- Your goal
Your task is to output the entries below word for word.

- Data entries
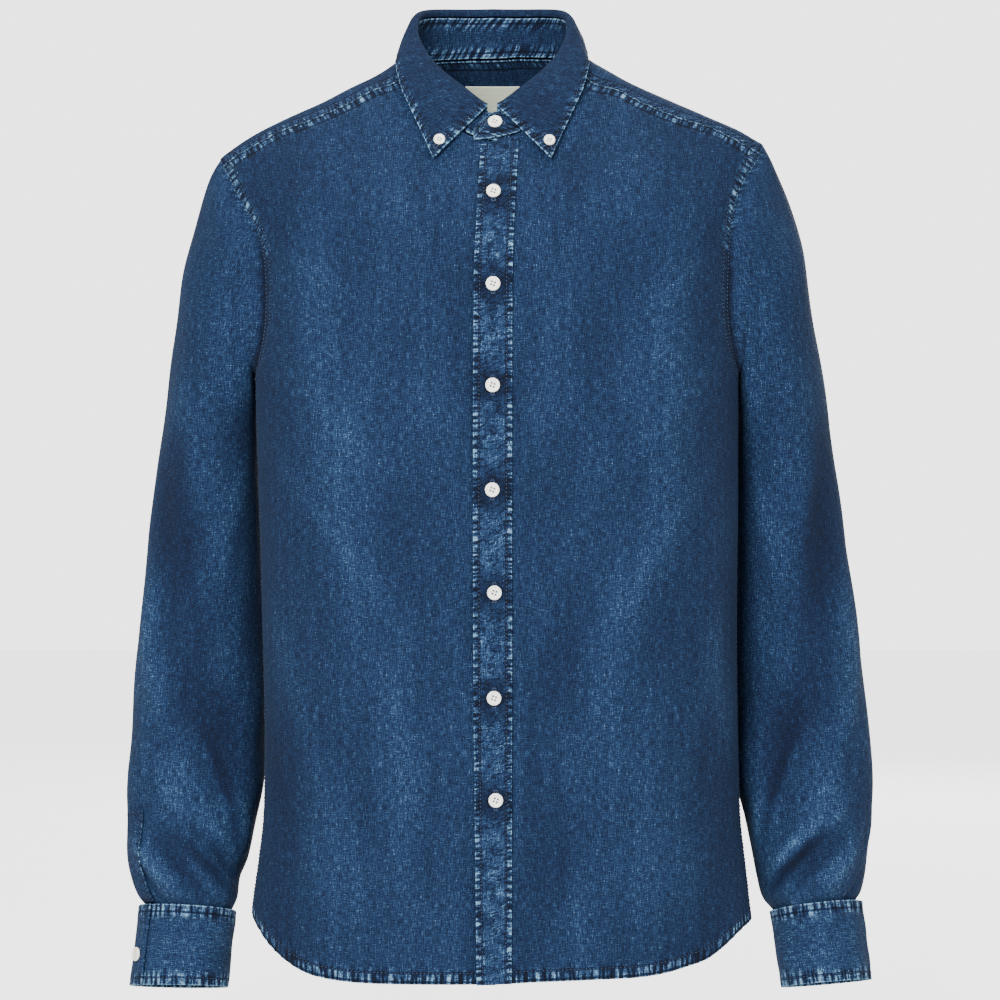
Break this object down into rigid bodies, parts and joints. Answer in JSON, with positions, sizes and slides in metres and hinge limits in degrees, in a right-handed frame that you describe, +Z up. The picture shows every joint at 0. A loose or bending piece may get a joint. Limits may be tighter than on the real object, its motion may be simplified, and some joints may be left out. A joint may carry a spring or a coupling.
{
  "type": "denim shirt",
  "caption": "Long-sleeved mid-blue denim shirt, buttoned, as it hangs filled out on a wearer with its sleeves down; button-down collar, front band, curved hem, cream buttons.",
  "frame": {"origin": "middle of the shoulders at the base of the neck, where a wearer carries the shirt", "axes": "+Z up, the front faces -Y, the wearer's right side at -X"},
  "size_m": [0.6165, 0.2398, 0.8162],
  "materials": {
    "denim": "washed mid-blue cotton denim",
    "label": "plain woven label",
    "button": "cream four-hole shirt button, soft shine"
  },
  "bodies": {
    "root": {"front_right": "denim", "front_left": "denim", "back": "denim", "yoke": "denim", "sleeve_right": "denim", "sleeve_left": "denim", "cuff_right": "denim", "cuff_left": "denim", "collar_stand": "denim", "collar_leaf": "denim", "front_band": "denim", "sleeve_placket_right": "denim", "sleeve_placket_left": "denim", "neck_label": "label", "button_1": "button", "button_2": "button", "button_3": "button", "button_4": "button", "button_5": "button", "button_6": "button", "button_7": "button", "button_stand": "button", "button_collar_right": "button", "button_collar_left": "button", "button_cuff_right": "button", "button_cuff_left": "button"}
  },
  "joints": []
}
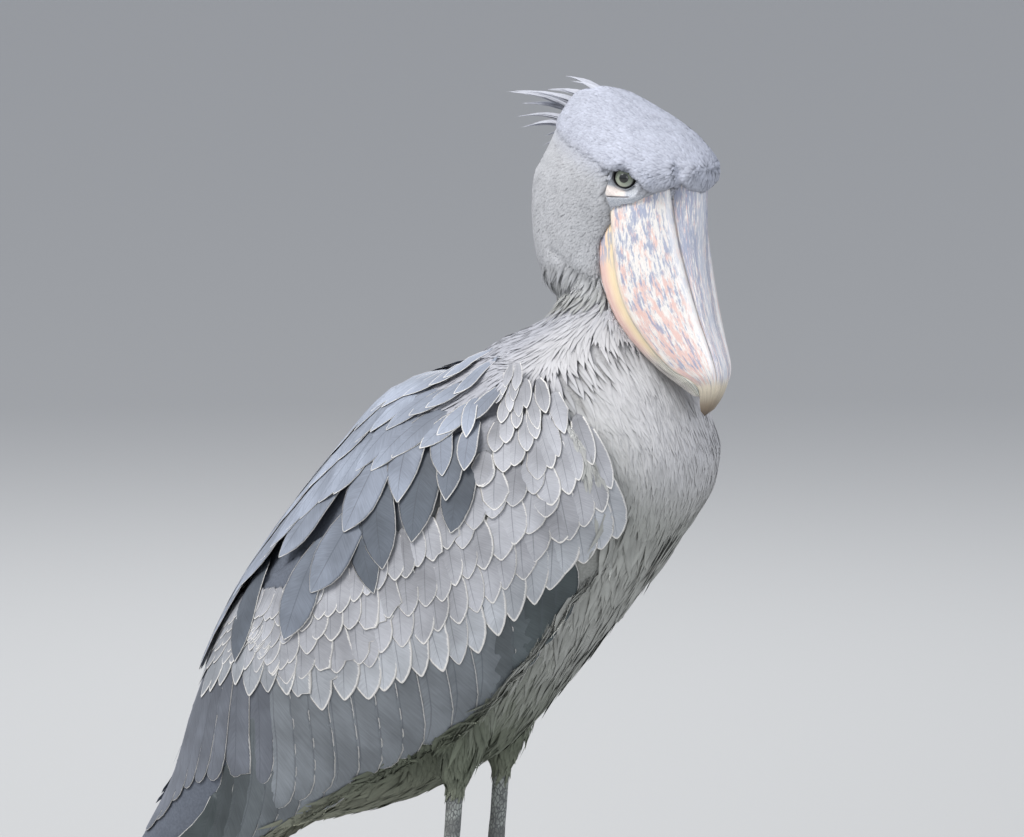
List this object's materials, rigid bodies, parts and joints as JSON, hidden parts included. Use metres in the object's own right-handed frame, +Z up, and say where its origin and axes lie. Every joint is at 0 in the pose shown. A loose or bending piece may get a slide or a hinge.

- Written solution
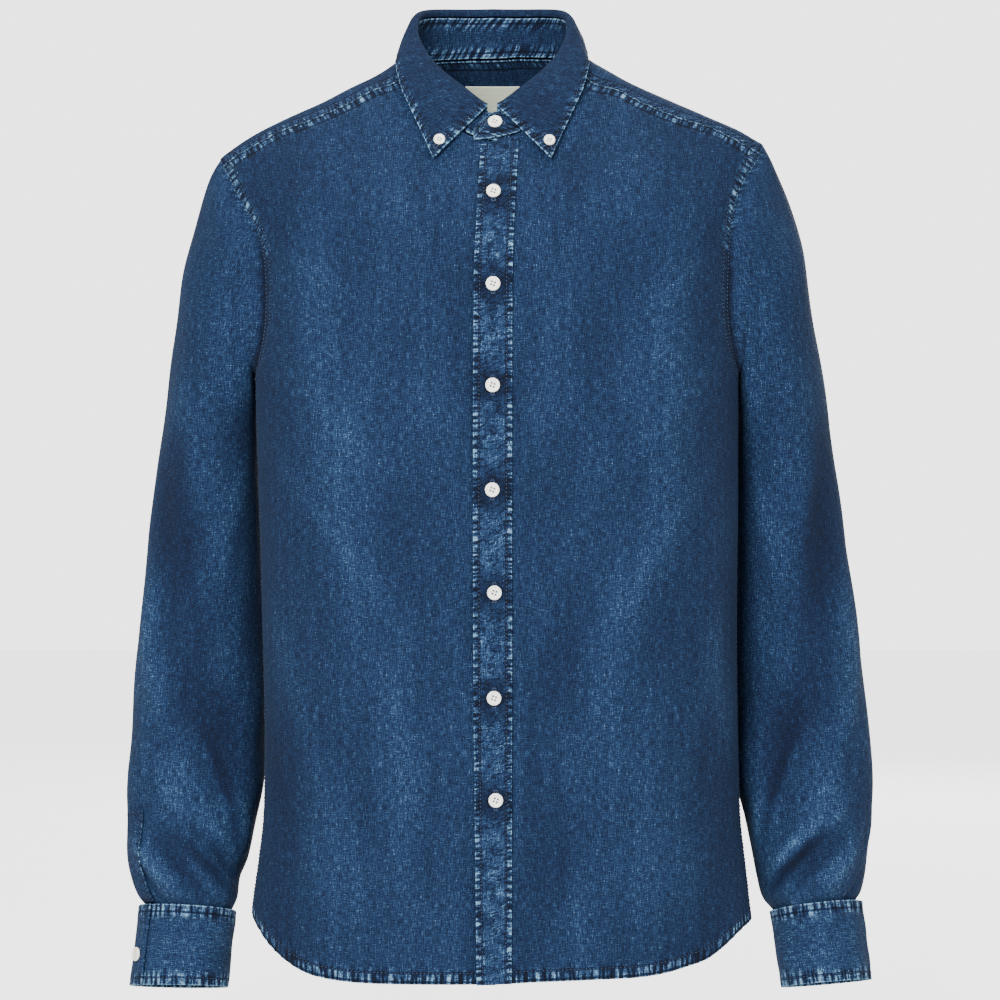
Break this object down into rigid bodies, parts and joints. Answer in JSON, with positions, sizes and slides in metres and hinge limits in degrees, in a right-handed frame that you describe, +Z up. The picture shows every joint at 0. A loose or bending piece may get a joint. Limits may be tighter than on the real object, its motion may be simplified, and some joints may be left out. A joint may carry a spring or a coupling.
{
  "type": "denim shirt",
  "caption": "Long-sleeved mid-blue denim shirt, buttoned, as it hangs filled out on a wearer with its sleeves down; button-down collar, front band, curved hem, cream buttons.",
  "frame": {"origin": "middle of the shoulders at the base of the neck, where a wearer carries the shirt", "axes": "+Z up, the front faces -Y, the wearer's right side at -X"},
  "size_m": [0.6165, 0.2398, 0.8162],
  "materials": {
    "denim": "washed mid-blue cotton denim",
    "label": "plain woven label",
    "button": "cream four-hole shirt button, soft shine"
  },
  "bodies": {
    "root": {"front_right": "denim", "front_left": "denim", "back": "denim", "yoke": "denim", "sleeve_right": "denim", "sleeve_left": "denim", "cuff_right": "denim", "cuff_left": "denim", "collar_stand": "denim", "collar_leaf": "denim", "front_band": "denim", "sleeve_placket_right": "denim", "sleeve_placket_left": "denim", "neck_label": "label", "button_1": "button", "button_2": "button", "button_3": "button", "button_4": "button", "button_5": "button", "button_6": "button", "button_7": "button", "button_stand": "button", "button_collar_right": "button", "button_collar_left": "button", "button_cuff_right": "button", "button_cuff_left": "button"}
  },
  "joints": []
}
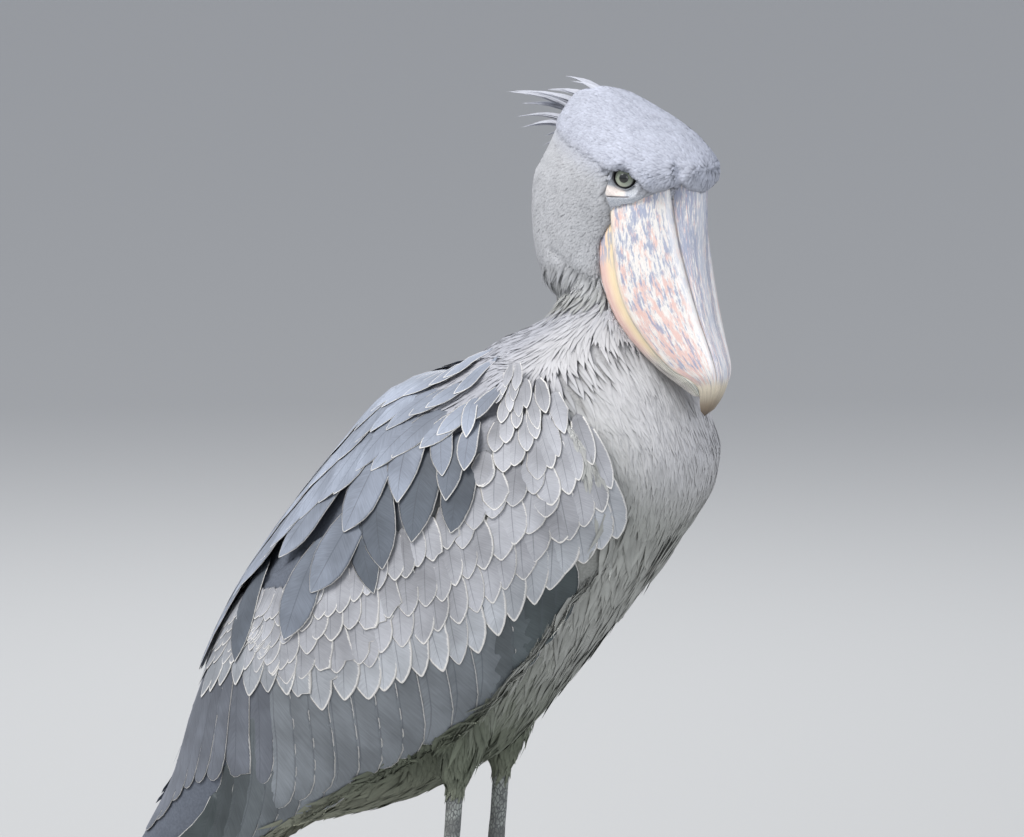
List this object's materials, rigid bodies, parts and joints as JSON, hidden parts included. Use metres in the object's own right-handed frame, +Z up, and say where its origin and axes lie. Every joint is at 0 in the pose shown. A loose or bending piece may get a slide or a hinge.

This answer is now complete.